Maintenant, pour ce qui est de l'Outre-Espace, soit l'Espace-Extérieur, le territoire sidéral commençant outre (i.e. au-delà) des limites de l'atmosphère terrestre, la Lune et Mars (sans oublier les deux satellites de cette planète) sont les astres qui seront très certainement colonisés en premier par l'espèce. Ces astres ne devraient pas être rebaptisés et pourraient toutefois être appelés (poétiquement ou administrativement, c'est selon) les Astres-de-la-Première-Frontière.

Pour ce qui est de Vénus, cette planète sera probablement très difficile à coloniser, voire carrément impossible, à cause de ses caractéristiques physiques propres, notamment la composition très toxique de son atmosphère, empêchant l'établissement d'autres choses que de stations automatisées ou de bases de recherche de très petite taille ou de bases en position orbitale. Dans le cas de Mercure, par contre, les perspectives d'implantation sont en comparaison bien plus favorables. Les deux corps célestes devraient donc être considérés comme le secteur des Astres-de-la-Frontière-Intérieure, soit les astres se trouvant entre Terra et Sol.

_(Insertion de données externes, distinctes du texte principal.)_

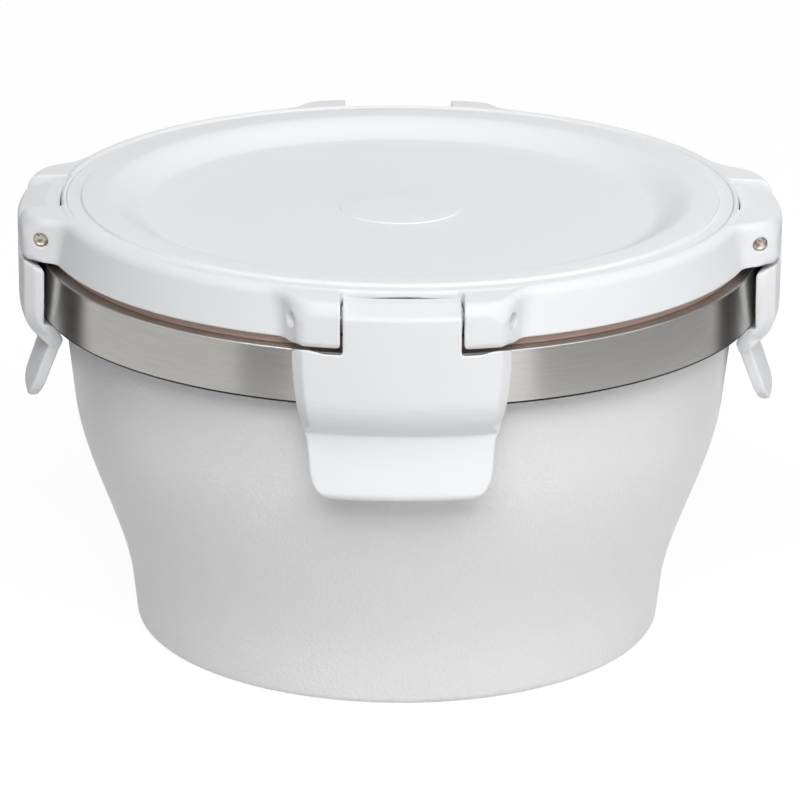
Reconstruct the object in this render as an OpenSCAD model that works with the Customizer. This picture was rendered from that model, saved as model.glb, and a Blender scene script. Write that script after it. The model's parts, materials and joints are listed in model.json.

Par analogie, les Astres-de-la-Frontière-Extérieure seraient constitués de ceux (planètes, astéroïdes, satellites, etc.) qui s'étendent de l'orbite martienne aux lointains confins baignant dans l'éclat et la lumière de Sol, l'étoile actuelle de l'humanité naissante, celle qui commence tout doucement à surgir de son berceau terrestre pour entreprendre la plus grande des colonisations, la plus belle des aventures.

 L'auteur de ces lignes n'assistera sans doute qu'aux balbutiements de cette grande aventure, celle-ci ne faisant que commencer à s'élancer timidement, mais ses enfants et ses futurs petits-enfants y participeront certainement, à leur façon, ne serait-ce que comme citoyens contribuant au budget du super-pays qui, un jour, espérons-le, couvrira l'ensemble de la surface de la Terre-des-Hommes, la Terra des Humains, la planète qui constitue présentement notre Tout-Premier-Astre.